Output exactly the lines from the first one down to the line containing "low, high = Vector((1e9,)", inclusive.

[start of DATA EXCERPT]

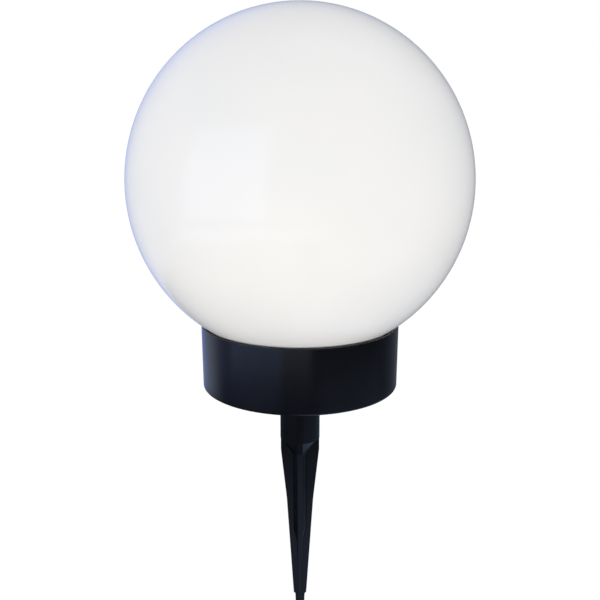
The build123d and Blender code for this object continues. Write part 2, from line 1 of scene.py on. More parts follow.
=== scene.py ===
import math
import bpy
import bmesh
import numpy as np
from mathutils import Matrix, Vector


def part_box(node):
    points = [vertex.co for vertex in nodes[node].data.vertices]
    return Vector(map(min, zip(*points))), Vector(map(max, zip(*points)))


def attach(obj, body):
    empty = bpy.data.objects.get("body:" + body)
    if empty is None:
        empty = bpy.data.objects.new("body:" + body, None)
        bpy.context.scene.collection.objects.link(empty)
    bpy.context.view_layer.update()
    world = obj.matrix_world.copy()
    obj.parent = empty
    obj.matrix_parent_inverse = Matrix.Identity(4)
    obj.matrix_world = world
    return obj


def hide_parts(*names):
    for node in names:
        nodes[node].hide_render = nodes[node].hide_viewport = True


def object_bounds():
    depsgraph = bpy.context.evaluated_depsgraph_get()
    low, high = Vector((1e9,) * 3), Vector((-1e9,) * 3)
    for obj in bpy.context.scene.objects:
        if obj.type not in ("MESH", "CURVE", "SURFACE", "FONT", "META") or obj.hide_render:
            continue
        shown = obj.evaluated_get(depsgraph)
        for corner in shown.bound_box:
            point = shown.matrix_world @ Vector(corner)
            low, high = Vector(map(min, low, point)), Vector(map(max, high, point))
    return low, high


# Solar garden lamp: opal globe, black moulded base, ground stake. Metres, same frame as the CAD.

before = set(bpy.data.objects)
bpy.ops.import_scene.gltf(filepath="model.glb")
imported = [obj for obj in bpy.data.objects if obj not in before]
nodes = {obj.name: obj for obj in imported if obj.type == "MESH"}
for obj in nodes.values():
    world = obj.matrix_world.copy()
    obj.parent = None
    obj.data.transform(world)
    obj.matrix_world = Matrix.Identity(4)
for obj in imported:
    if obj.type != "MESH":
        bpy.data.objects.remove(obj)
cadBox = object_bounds()
scene = bpy.context.scene
mm = 0.001
print("stage: frame loaded,", len(nodes), "nodes")


def linear(hexCode):
    # sRGB hex to linear RGB, by the two parts of the standard curve
    values = [int(hexCode[i:i + 2], 16) / 255 for i in (1, 3, 5)]
    return tuple(v / 12.92 if v <= 0.04045 else ((v + 0.055) / 1.055) ** 2.4 for v in values)


def outward(surface):
    # faces turned round where the signed volume, a sixth of the sum of corner products, is negative
    points, faces = surface
    fans = np.array([(face[0], face[i], face[i + 1]) for face in faces for i in range(1, len(face) - 1)])
    corners = points[fans]
    volume = np.einsum("ij,ij->i", corners[:, 0], np.cross(corners[:, 1], corners[:, 2])).sum()
    return surface if volume > 0 else (points, [face[::-1] for face in faces])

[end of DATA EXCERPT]

» **COMPLETE OUTPUT**:
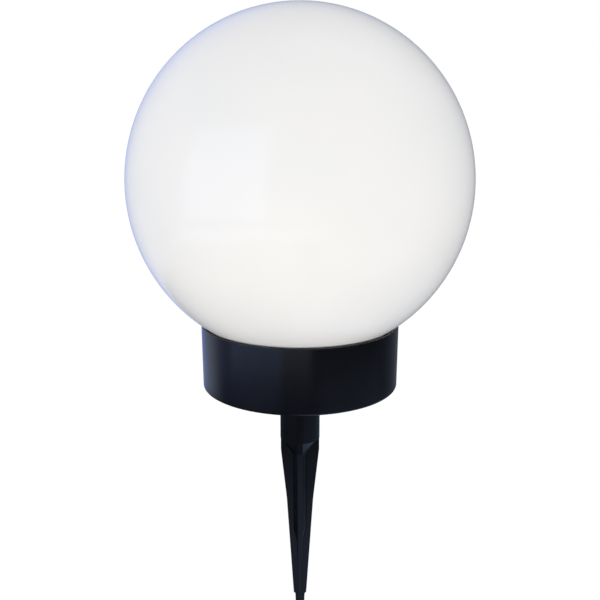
The build123d and Blender code for this object continues. Write part 2, from line 1 of scene.py on. More parts follow.
=== scene.py ===
import math
import bpy
import bmesh
import numpy as np
from mathutils import Matrix, Vector


def part_box(node):
    points = [vertex.co for vertex in nodes[node].data.vertices]
    return Vector(map(min, zip(*points))), Vector(map(max, zip(*points)))


def attach(obj, body):
    empty = bpy.data.objects.get("body:" + body)
    if empty is None:
        empty = bpy.data.objects.new("body:" + body, None)
        bpy.context.scene.collection.objects.link(empty)
    bpy.context.view_layer.update()
    world = obj.matrix_world.copy()
    obj.parent = empty
    obj.matrix_parent_inverse = Matrix.Identity(4)
    obj.matrix_world = world
    return obj


def hide_parts(*names):
    for node in names:
        nodes[node].hide_render = nodes[node].hide_viewport = True


def object_bounds():
    depsgraph = bpy.context.evaluated_depsgraph_get()
    low, high = Vector((1e9,) * 3), Vector((-1e9,) * 3)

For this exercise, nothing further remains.